Facebook defied expectations of a boffo IPO. But, as I wrote in May, its disastrous outcome did not spell doom for startups seeking funding. Two months later, two successful IPOs look to help revive investor's interest in tech investing. And that should be helpful for your venture.
To be sure, Facebook stock has lost 25 percent of its value since it went public May 18 at $38.50 a share. But by July 19th, two big pricings clocked in above their previous ranges. According to CNBC, Kayak Software plans to sell 3.5 million shares at $26 a share -- above its previous $22 to $25 a share range.

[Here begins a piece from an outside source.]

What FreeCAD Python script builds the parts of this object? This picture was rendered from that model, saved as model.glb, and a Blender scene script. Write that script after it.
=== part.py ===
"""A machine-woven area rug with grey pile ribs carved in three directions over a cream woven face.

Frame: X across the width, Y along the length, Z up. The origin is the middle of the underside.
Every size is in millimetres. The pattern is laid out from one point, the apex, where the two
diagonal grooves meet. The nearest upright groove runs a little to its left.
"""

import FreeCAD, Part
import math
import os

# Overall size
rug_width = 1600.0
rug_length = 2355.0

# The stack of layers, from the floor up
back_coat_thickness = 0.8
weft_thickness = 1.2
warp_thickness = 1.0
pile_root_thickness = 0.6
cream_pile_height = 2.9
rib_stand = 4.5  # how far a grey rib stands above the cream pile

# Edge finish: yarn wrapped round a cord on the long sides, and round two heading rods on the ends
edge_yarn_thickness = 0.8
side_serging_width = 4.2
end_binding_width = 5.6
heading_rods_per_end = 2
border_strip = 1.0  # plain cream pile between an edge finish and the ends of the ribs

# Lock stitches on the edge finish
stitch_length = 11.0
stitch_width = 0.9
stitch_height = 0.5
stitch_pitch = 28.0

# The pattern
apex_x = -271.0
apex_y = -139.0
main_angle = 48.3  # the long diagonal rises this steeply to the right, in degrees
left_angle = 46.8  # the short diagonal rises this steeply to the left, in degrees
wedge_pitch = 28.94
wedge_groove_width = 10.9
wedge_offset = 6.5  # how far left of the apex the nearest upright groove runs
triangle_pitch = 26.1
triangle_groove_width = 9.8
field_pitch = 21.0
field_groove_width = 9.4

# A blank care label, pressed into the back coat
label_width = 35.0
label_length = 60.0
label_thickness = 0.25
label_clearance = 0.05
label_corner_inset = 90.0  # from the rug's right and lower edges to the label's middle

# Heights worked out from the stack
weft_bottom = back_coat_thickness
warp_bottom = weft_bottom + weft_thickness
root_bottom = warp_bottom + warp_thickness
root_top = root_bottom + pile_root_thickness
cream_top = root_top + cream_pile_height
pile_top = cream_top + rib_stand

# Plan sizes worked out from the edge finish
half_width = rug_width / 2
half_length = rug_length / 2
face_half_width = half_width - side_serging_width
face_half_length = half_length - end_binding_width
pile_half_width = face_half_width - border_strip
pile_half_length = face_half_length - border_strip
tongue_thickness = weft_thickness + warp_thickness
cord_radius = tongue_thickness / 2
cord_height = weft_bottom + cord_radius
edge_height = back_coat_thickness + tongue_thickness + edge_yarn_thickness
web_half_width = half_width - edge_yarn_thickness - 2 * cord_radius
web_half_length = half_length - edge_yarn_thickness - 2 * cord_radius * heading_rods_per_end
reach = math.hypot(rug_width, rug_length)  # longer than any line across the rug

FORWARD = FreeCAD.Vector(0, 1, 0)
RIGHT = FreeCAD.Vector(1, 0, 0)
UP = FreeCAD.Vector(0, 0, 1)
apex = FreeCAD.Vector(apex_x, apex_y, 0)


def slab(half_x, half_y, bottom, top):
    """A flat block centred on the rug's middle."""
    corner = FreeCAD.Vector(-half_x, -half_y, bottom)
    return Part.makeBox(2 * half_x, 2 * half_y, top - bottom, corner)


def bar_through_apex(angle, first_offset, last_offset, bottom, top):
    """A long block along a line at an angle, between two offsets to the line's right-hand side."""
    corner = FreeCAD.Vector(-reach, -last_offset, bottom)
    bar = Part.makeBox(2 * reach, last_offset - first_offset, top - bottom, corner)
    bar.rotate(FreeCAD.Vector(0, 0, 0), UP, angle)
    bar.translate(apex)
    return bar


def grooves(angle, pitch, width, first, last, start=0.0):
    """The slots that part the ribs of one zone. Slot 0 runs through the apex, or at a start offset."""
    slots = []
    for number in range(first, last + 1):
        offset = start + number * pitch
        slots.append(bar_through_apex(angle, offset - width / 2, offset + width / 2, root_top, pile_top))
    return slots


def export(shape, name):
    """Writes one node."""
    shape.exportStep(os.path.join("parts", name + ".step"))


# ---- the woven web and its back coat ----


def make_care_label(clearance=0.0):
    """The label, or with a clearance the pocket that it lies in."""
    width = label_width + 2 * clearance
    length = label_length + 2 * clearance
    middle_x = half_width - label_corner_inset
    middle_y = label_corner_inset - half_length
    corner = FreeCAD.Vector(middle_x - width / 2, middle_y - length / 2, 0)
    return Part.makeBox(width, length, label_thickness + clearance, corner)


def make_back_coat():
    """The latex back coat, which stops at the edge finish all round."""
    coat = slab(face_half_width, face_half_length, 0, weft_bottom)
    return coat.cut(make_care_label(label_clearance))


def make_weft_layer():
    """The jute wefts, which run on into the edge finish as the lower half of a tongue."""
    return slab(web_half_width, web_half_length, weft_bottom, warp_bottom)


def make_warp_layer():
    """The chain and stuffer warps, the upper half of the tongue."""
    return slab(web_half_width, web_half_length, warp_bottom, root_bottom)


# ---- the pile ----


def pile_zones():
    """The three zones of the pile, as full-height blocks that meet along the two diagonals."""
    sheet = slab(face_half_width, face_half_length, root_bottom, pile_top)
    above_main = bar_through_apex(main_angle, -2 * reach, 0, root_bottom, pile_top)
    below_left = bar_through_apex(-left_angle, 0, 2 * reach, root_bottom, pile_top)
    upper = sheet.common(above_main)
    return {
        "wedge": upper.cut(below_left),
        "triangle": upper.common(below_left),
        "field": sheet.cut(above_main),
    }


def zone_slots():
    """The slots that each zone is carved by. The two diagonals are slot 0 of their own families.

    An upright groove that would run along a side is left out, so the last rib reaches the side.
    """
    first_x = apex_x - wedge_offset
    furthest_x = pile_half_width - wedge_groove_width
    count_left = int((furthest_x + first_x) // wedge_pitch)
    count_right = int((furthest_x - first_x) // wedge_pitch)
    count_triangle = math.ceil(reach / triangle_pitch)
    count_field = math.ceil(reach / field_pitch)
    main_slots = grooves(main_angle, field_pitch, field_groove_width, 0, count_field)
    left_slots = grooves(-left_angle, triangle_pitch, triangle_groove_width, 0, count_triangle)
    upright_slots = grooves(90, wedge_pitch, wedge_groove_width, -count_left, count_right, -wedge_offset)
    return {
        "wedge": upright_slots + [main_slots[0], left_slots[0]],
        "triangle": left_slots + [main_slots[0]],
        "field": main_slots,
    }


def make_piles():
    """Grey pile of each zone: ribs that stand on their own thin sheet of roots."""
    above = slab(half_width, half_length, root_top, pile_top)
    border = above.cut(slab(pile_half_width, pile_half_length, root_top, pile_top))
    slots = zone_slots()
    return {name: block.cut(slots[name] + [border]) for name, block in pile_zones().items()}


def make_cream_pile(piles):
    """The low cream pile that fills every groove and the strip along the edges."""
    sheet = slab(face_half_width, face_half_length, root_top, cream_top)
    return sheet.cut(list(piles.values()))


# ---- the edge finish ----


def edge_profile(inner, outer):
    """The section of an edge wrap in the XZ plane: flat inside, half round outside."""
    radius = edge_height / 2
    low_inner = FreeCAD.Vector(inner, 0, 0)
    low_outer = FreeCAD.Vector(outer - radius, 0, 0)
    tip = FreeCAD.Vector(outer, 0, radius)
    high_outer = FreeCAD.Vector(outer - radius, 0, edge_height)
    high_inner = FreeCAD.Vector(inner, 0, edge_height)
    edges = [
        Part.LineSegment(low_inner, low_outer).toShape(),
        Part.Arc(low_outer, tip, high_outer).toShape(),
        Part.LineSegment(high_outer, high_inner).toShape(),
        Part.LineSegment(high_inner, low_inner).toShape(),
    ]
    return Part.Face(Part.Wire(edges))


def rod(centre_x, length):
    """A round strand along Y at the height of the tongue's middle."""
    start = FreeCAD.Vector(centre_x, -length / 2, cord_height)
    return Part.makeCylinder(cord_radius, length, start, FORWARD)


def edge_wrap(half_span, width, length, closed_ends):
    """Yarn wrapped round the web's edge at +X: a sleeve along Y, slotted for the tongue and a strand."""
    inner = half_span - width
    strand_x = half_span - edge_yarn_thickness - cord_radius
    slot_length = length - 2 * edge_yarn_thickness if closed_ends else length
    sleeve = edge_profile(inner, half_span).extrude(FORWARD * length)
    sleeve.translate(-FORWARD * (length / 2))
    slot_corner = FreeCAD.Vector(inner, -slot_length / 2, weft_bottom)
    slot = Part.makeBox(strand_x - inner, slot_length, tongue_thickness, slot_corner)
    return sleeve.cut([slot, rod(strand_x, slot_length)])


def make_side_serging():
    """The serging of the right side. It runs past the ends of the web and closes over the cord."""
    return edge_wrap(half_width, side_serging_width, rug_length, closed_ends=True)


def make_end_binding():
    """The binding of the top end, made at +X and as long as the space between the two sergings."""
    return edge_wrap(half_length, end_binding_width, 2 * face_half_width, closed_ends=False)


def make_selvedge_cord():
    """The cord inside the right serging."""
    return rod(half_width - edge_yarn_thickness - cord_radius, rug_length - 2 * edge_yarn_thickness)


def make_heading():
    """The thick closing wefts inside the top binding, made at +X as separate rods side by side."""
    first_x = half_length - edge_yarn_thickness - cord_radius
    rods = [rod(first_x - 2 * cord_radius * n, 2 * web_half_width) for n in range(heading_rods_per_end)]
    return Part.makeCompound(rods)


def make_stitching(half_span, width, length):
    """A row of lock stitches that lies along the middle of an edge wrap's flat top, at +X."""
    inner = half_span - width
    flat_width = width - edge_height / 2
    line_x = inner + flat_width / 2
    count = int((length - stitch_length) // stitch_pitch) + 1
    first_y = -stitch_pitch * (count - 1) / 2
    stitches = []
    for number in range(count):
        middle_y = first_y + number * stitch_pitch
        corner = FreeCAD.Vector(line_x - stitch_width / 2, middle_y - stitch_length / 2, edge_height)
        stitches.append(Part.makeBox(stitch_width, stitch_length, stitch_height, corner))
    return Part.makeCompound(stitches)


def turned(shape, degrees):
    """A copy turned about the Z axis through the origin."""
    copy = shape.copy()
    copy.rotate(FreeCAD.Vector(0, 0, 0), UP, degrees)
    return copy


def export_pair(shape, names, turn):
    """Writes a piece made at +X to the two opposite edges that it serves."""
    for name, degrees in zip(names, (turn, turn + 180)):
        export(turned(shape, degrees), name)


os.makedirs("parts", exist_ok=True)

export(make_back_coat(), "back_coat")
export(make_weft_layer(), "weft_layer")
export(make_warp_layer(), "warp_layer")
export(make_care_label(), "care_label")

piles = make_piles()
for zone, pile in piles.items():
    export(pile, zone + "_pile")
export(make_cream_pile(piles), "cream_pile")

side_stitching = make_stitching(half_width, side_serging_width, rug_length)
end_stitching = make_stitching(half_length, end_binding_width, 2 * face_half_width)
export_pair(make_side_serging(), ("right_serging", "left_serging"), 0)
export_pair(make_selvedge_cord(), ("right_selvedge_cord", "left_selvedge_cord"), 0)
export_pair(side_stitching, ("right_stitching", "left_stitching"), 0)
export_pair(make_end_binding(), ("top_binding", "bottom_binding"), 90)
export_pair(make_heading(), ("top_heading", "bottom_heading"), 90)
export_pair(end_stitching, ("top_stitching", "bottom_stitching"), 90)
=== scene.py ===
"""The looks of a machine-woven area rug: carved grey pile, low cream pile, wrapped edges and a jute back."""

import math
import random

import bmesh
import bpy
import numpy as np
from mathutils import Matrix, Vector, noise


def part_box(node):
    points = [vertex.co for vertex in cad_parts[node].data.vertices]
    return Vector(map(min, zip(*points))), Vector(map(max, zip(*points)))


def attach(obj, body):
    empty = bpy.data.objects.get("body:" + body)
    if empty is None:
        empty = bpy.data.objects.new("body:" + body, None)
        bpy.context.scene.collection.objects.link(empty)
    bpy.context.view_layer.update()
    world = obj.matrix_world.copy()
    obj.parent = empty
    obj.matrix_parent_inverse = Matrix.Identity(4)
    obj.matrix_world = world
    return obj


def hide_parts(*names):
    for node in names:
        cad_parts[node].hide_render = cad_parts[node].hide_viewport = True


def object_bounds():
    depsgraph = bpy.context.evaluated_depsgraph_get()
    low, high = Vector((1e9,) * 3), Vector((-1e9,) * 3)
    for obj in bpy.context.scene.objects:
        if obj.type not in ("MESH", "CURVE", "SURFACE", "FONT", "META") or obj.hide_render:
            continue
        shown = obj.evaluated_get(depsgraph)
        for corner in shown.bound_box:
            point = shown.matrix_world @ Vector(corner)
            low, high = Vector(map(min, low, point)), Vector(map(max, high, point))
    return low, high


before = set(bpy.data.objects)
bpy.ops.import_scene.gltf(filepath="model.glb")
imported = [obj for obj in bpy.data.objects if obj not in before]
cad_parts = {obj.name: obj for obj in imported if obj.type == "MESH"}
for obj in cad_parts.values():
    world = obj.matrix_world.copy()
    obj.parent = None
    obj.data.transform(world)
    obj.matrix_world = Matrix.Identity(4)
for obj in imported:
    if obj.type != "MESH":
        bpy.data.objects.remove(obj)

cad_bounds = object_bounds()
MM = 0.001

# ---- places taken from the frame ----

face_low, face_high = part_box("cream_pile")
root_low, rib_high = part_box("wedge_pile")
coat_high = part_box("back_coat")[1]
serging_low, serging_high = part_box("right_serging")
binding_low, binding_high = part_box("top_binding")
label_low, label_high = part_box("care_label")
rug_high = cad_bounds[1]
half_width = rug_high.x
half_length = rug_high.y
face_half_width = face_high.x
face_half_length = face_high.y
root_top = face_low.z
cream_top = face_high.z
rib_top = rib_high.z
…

And Palo Alto Networks priced at $42 -- above its expected range which had been upped earlier this week, according to CNBC. While the stock is not cheap at that price, it's in an attractive industry -- network security -- and has a strong market position, experienced management and strong growth. And it popped 26 percent on its opening day.
What does this mean for your start-up? First of all, you have to be pretty big to go public. But if you're not there yet, consider what Asheem Chandna, whose firm Greylock Partners owns 22.3 percent of Palo Alto Networks, recently told me he looks for in a startup before investing.
Chandna likes to invest in companies with:
- A CEO who is both frugal and humble while able to get customers to "believe that the startup represents the next generation and deserves to earn their business"
- A good fit between the market needs and the startup's product and technology capabilities -- they must be better than competitors
- Strong missions, excellent founders and the ability to recruit talent
- An ambitious, yet realistic product road-map
- The ability to deliver a "minimally viable, awesome product" and to "iterate rapidly" in response to customer feedback.
If you've got this, then the revival of the IPO market means investors will have more money burning holes in their pockets that could find its way to your company's coffers.